The tide comes in and it goes out again, and the high tides in Venice e are just that… Tides. So if you have water all over, know that it’s for a relatively short period. After a few hours, it dries up again.
And it’s a very rare phenomenon, even if it occurs more frequently every year. The last year, 2018, there were tides over 100cm on 18 occasions. And 100 cm is roughly where the problems start. At 100cm you need rubber boots or at least waterproof shoes. Of the 18 occasions, four happened in October and five in November. None in September and none in December. Every time it lasts for. let’s say, 3 hours. Some happened in the morning, others even at midnight, when you probably are sleeping anyway.
This is to make you understand that high water in Venice isn’t an issue. Just take it with a smile, go down to the local bar, sit down, order a tramezzino and a spritz and take some photos of the water inside the bar and the people in rubber boots.
18. Keep to the right in the small, narrow alleys, and walk in a row.
There’s nothing that irritates the locals more than a group of tourists blocking the street. We are all generally welcoming and positive to visitors, but not if we meet a group of tourists who don’t understand that people need to come through.
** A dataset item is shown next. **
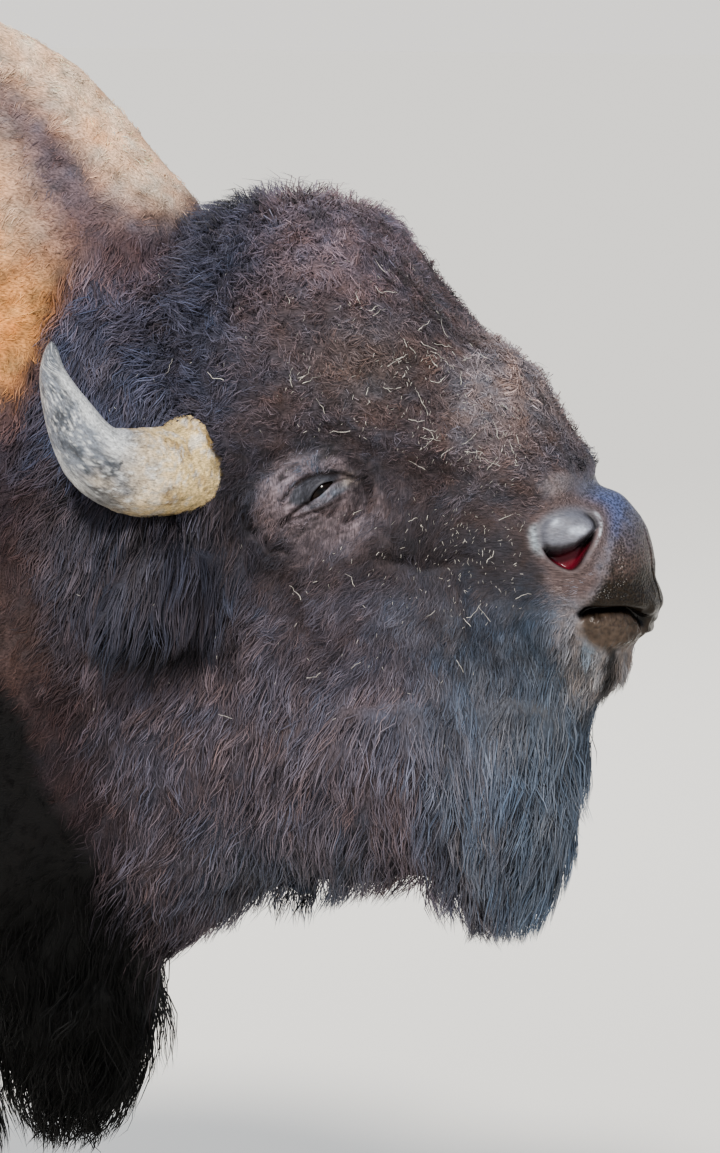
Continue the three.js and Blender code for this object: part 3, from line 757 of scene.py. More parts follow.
def head_tones(co, face, black_and_cast_shadow, wander, fine):
    """The colours of the crown, cheek, muzzle and jaw, of the throat's wool and of the chest."""
    x, _, z = co.T
    ahead, _, up = face.T
    rows = np.ones((len(co), 1))
    crown = mix(TONE["crown"] * rows, TONE["crown_top"], ramp(z + 0.02 * wander, 1.44, 1.54))
    crown = lay(crown, (
        ("russet", 0.6 * blob(ahead, up, *OVALS["forehead"])),
        ("brow", 0.9 * ramp(ahead + 10 * wander, 110, 170)
         * (0.25 + 0.75 * ramp(up + 8 * wander, 30, 105))),
        ("poll", 1 - ramp(x + 0.02 * wander, 0.86, 0.97))))
    # The lower face, throat and beard share one wool, brown grey behind and blue grey in front.
    wool = mix(TONE["mane"] * rows, TONE["beard"], ramp(ahead + 26 * wander + 8 * fine, 50, 235))
    wool = mix(wool, TONE["umber"], 0.6 * (1 - ramp(x + 0.03 * wander, 0.74, 0.90)))
    cheek = mix(TONE["cheek"] * rows, wool, ramp(-up + 14 * wander, 60, 165))
    muzzle = mix(TONE["cheek"] * rows, TONE["bridge"], ramp(ahead + 8 * wander, 226, 262))
    jaw = mix(wool, TONE["chin"], ramp(ahead + 10 * wander, 236, 276) * ramp(up, -245, -215))
    fringe = (1 - ramp(z + 0.02 * wander, 0.80, 0.90)) * (1 - ramp(x, 0.98, 1.06))
    wool = mix(wool, 0.8 * TONE["beard"], 0.7 * fringe)
    wool = mix(wool, TONE["black"], 0.95 * black_and_cast_shadow)
    chest = mix(TONE["black"] * rows, wool, 0.9 * (1 - black_and_cast_shadow) * ramp(z, 0.74, 0.86))
    return {"crown": crown, "cheek": cheek, "muzzle": muzzle, "jaw": jaw, "throat": wool,
            "beard": wool, "chest": chest}


def mark_face(colour, face, wander):
    """Lay the face's marks over its wool: chin, lids, and the painted shade by the ear and horn."""
    ahead, outward, up = face.T
    plane = face[:, [0, 2]]
    under_lip = ramp(ahead + 6 * wander, 268, 292) * ramp(up, -250, -218) * (up < -150)
    colour = mix(colour, TONE["chin"], 0.75 * under_lip)
    # Painted shade: a black parting between the tufts of the chin.
    gap = groove(line_distance(plane, CHIN_GAP), 12)
    gap = np.maximum(gap, blob(ahead, up, *OVALS["chin"]))
    colour = mix(colour, TONE["black"], 0.9 * gap * (ahead > 240))
    s, t = eye_plane(face).T
    sided = outward > 95
    colour = lay(colour, (
        ("lid", 0.8 * eye_zone(face)),
        ("lid_top", sided * 0.75 * blob(s, t, *OVALS["lid_top"])),
        ("lid", sided * 0.6 * blob(s, t, *OVALS["under_eye"]))))
    # The hair hides the ear, so the shade round it stays in the wool as a darker tone.
    outer = outward > 60
    colour = mix(colour, TONE["ear"], 0.85 * blob(ahead, up, *OVALS["ear_shade"], 4) * outer)
    # Painted shadow: near black below the ear, and a thin dark line under the horn.
    painted_shadow = blob(ahead, up, *OVALS["under_ear_shadow"]) * outer
    painted_shadow = np.maximum(painted_shadow, 0.8 * outer * groove(line_distance(plane, HORN_SHADE), 8))
    return mix(colour, TONE["black"], 0.93 * painted_shadow)


def coat_tone(co, normal, shares):
    """The colour of the coat at each point."""
    z = co[:, 2]
    rows = np.ones((len(co), 1))
    face = face_points(co)
    wander = ripple(co, 0.16, 11)
    fine = ripple(co, 0.035, 12)
    cape, flank, black_and_cast_shadow = body_tones(co, normal, wander, fine, ripple(co, 0.45, 15))
    by_zone = head_tones(co, face, black_and_cast_shadow, wander, fine)
    by_zone.update({
        "cape": cape, "rear": cape, "neck": cape, "thigh": flank, "sheath": TONE["belly"] * rows,
        "ear": TONE["ear"] * rows,
        "foreleg": mix(TONE["black"] * rows, TONE["leg"], ramp(z, 0.6, 0.9)),
        "hindleg": mix(TONE["leg"] * rows, TONE["belly"], ramp(z, 0.4, 0.8)),
        "tail": TONE["belly"] * rows, "brush": TONE["brush"] * rows, "cannon": TONE["leg"] * rows})
    colour = np.zeros((len(co), 3))
    for name, index in ZONE.items():
        colour += by_zone[name] * shares[:, index, None]
    colour = mark_face(colour, face, wander)
    crimp = ripple(co * (1, 1, 2.4), 0.020, 16) * shares[:, ZONE["cape"]]
    hue = (0.07 * ripple(co, 0.045, 13)
           + 0.06 * ripple(co, 0.014, 14))[:, None] * np.array((1.0, -0.1, -1.0))
    return colour * (1 + 0.06 * wander + 0.10 * fine + 0.26 * crimp)[:, None] * (1 + hue)


def eye_zone(face):
    """How far each point lies inside the short-haired skin around the eye."""
    s, t = eye_plane(face).T
    reach = np.hypot((s + 22) / 66, (t - 8) / 46) + 0.10 * ripple(face, 26, 39)
    return (face[:, 1] > 95) * (1 - ramp(reach, 0.65, 1.05))


def bridge_zone(face):
    """How far each point lies inside the pale, short-haired skin over the nose."""
    return blob(face[:, 0], face[:, 2], *OVALS["bridge"]) * ramp(face[:, 1], 16, 34)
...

There are people working here and people who need to be on time for picking up their kids at school, or to a meeting or a lecture at the university. And they need to be able to get through.
So always when you move around, leave a little space in the middle for those who need to overtake. Keep right and walk in a row if the alley is really narrow… And the Venetians will all be happy, nice and generous.
… And take off your backpack on busses and Vaporettos.
Now you know exactly what to expect and how to get the most out of your visit to the second most beautiful city in the world… So, what are you waiting for?